Frankenstein; Or, The Modern Prometheus by Mary Wollstonecraft Shelley

Well, a Science Fiction classic if anything is, and yet I had not considered reading it (shameful I know) until I encountered it as course material a year and a half ago. I even thought I had an idea about the story - Doctor builds monster, electricity, fetch-me-another-brain-Igor, monster escapes, farmers with pitchforks and so on. But no. That is a bleak caricature of the true narrative, a ghost haunting popular culture.

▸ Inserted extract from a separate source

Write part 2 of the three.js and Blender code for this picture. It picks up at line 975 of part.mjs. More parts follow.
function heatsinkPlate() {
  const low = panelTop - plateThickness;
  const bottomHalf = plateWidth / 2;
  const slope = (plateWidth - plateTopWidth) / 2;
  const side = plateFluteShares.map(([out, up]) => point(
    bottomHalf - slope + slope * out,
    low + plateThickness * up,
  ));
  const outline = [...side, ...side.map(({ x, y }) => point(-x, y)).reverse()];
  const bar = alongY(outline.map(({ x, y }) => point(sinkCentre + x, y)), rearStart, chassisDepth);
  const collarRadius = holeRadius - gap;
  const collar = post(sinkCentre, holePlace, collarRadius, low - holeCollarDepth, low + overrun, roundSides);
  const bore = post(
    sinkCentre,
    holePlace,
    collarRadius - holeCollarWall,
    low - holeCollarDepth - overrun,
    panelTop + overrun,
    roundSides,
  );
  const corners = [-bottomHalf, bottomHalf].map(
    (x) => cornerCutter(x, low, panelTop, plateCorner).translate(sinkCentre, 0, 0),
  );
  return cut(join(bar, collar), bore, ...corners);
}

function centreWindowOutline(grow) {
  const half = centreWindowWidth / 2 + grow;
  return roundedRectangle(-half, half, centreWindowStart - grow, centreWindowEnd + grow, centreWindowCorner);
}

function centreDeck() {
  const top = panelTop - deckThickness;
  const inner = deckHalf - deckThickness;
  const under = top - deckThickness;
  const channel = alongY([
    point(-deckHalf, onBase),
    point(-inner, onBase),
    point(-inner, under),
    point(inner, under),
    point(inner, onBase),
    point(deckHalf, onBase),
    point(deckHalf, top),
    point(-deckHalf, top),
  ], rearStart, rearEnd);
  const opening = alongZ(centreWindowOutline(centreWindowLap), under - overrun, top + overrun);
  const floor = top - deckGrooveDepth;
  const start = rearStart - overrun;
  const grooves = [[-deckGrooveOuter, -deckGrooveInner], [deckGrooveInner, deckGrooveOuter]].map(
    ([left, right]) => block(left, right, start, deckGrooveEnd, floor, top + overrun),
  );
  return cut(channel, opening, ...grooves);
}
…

The story of Frankenstein is both more grand and sad, and I won't spoil it for you. It is a very good read, and in a way a book that really drove home the idea of the Romantic style for me; Frankenstein rows over a stormy Lake Geneva, he stumbles in the high alps, and so on. Nature standing in for emotions. It also carries the (for its time, but also for ours) very popular theme of the scientist playing with forces he doesn't really understand. The price of knowledge and all that (subtitle is The Modern Prometheus, after all). But in truth it is not about the knowledge, but about what love makes us do, and what we may sacrifice to set things right. Yes, Frankenstein builds a creature. Monster, I don't know.

It's available for free over at Project Gutenberg so if you have an ebook reader or tablet there's really no excuse not to give it a try.